What We Showed On Stage: Live Demo At IBC2025

The live demo at IBC2025 was the true proof point. Agents aren’t just theory. They delivered. The agents ran in practice, in front of a live audience, showing that they could perform real tasks: searching for the right clip within seconds, correcting mistakes, or even blurring faces in video instantly. Crazy, we know.

Among the presenters was our Product Manager for Automator, Jan De Wever, who showed exactly how these agents fit into real-world productions. The result? Cheering public and a powerful message: AI is not here to replace the staff in the control room, but to become a trusted teammate inside it.
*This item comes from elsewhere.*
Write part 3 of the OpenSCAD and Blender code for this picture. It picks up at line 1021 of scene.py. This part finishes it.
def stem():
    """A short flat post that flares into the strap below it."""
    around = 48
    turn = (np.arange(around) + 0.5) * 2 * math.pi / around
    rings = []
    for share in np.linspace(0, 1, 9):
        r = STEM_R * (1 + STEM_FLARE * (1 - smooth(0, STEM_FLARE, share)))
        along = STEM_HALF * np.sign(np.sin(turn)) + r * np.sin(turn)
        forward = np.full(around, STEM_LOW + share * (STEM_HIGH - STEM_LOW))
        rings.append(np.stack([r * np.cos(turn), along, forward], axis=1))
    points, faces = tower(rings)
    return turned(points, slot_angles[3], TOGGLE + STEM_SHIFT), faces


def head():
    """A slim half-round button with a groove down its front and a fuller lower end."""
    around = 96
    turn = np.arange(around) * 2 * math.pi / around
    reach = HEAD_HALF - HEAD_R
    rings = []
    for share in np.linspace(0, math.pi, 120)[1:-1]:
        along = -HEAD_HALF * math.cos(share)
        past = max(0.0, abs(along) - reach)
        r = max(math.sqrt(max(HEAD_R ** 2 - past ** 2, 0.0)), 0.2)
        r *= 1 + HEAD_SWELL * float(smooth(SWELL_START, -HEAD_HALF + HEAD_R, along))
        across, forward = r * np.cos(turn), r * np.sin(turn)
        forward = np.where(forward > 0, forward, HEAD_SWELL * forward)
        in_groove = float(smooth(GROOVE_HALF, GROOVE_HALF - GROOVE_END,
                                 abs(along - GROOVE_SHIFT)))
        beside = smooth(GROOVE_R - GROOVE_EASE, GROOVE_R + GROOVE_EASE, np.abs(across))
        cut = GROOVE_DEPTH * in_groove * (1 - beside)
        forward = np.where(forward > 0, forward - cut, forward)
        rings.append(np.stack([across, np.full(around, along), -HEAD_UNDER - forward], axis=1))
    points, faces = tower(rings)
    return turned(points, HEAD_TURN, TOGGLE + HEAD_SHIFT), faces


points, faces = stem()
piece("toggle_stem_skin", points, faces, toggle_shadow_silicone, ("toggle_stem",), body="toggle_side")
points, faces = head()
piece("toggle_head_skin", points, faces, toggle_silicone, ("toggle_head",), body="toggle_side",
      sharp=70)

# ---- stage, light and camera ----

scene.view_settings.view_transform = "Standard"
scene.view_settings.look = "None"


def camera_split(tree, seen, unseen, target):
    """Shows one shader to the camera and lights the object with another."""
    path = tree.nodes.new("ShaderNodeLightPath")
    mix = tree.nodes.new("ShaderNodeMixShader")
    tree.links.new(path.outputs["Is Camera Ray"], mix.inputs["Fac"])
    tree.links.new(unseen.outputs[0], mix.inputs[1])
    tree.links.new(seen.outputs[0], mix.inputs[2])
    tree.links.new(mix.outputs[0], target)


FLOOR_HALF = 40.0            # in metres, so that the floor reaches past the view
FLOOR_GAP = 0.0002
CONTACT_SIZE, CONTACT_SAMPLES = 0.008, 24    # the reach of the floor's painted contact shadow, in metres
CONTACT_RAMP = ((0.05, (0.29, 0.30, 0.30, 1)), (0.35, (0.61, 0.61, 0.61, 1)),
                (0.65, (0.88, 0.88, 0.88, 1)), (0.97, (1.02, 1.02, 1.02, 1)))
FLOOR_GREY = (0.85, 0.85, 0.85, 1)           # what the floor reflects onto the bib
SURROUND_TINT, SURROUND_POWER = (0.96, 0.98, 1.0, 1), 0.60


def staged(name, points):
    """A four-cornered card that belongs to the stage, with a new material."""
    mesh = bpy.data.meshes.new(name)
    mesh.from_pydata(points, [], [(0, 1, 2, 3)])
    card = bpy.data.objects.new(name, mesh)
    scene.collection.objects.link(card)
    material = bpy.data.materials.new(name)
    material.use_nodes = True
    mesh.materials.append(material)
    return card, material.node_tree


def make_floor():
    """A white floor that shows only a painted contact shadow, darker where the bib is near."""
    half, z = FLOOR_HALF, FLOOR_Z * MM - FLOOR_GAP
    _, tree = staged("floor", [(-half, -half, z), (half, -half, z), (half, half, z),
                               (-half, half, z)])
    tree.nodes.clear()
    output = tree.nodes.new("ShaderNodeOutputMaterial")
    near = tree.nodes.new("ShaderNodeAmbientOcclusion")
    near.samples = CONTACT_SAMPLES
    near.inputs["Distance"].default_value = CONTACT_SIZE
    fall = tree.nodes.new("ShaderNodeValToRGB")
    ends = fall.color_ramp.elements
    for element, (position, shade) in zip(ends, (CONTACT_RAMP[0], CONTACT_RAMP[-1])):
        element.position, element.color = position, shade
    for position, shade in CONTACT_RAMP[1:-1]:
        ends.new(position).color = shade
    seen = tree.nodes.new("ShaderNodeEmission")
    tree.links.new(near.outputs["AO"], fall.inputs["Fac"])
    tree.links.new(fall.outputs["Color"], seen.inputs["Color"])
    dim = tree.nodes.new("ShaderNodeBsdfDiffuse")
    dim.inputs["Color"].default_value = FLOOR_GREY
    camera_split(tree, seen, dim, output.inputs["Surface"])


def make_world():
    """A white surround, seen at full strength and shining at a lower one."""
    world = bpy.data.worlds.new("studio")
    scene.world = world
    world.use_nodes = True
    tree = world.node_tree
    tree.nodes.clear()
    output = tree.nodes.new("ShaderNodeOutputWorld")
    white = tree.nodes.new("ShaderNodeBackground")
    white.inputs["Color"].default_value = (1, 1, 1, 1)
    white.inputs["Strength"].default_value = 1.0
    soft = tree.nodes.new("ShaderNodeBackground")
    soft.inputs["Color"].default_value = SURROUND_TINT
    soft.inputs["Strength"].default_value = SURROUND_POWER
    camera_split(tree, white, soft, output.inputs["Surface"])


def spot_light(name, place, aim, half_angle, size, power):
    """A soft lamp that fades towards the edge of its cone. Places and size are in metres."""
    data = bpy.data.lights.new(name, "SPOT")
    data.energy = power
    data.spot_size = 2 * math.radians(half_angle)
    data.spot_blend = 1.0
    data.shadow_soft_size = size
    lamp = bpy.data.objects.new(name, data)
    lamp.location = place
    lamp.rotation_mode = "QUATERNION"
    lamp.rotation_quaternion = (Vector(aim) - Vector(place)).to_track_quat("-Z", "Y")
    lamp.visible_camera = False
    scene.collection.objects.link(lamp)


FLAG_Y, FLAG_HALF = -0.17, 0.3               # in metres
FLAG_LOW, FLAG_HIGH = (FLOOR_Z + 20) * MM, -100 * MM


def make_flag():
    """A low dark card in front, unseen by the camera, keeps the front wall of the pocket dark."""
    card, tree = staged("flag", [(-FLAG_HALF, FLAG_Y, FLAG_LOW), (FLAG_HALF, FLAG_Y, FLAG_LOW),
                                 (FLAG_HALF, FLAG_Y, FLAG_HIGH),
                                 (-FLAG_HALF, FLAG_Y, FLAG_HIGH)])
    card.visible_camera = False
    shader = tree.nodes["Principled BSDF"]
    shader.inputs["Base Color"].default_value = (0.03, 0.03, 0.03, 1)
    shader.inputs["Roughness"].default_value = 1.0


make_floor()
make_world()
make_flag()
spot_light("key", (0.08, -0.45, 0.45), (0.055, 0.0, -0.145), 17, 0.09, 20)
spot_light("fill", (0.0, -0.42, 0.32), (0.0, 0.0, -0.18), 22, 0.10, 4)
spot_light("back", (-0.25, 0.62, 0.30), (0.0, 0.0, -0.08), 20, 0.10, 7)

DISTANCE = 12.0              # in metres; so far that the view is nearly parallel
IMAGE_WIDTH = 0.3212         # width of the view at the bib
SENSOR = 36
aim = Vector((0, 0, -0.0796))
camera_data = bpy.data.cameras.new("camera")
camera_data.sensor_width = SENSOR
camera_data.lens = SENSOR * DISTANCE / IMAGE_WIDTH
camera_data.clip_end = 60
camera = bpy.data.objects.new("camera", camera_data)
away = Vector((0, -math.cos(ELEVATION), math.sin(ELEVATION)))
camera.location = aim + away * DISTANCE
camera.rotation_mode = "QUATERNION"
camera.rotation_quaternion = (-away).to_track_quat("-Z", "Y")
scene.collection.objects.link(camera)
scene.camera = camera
Watch the full presentation at IBC here.

Opportunities Unlocked

An important finding of this project is that AI Agents can, indeed, make people in the control room more effective by taking on routine tasks and working within one connected system. But along with effectiveness came a brand new way of running live productions:

  • Instead of complicated control infrastructures, operators can now use intelligent UI and simply talk to the system in natural human language, just as they would talk to a colleague.
  • AI Agents now ‘glue’ tools together, allowing them to talk to each other, instead of relying on complex custom integrations.
  • Each new agent doesn’t just add one extra function; it opens doors to new, ever-expanding workflows.

Curious how this project came together? Watch the full project documentary below.

Challenges

The project proved its main point: that a single orchestrator could drive end-to-end, multi-vendor workflows through simple voice commands. But working on the cutting edge came with real challenges.

First, the technology is not yet mature. We were working with draft standards like A2A, which changed as the project moved forward. That meant extra engineering work just to keep up. Resources and support were limited, as you’d expect when operating at the bleeding edge.

Latency was also an issue: the agents could complete tasks, but not yet at the speed required for live production. And when it comes to security and authentication, more work is needed to make sure data and commands can’t be intercepted.

It’s important to stress: this was not product building. It was a proof of concept to surface capabilities and ask the question, “Does this deliver value?”. The answer was yes. But it’s early, and the prototypes were sometimes unstable and slow — engineering challenges more than fundamental flaws.

The real opportunity lies in the future. Once A2A and other frameworks are stable, the groundwork we laid here will allow people to build on it quickly. This project opened the door and showed what’s possible, setting the stage for faster, more reliable, and production-ready systems in the years to come.

Looking Ahead

From its early foundations in 2023 to the successful live demo in 2025, the Accelerator journey proved that every project is all about collaboration and experimentation. We combined the strongest players in the industry: the expertise of broadcasters, the knowledge of technology providers, and the open-mindedness of innovators, proving that AI can become a trusted teammate in the gallery.

This is also a moment to express a monumental gratitude to everyone involved in the making of this project, spanning several years. In the end, it’s the people and the community that make such a project unforgettable.

Accelerators Hackathon

The IBC2025 was more than a showcase. For us, it was a turning point. It proved that agentic systems are not a futuristic concept but a practical step toward a new standard of live production.

But the work does not stop here. We continue refining the agentic framework, testing it in wider production environments, and moving toward formal industry-wide standards. Broadcasting giants like ITN and BBC are already bringing these advances into live spaces.

And as for us at Cuez, we are working toward making this technology an integral part of our offering, so stay tuned for more AI magic.

This is only the beginning. The age of AI Agents in live production has arrived. And we couldn’t be more excited.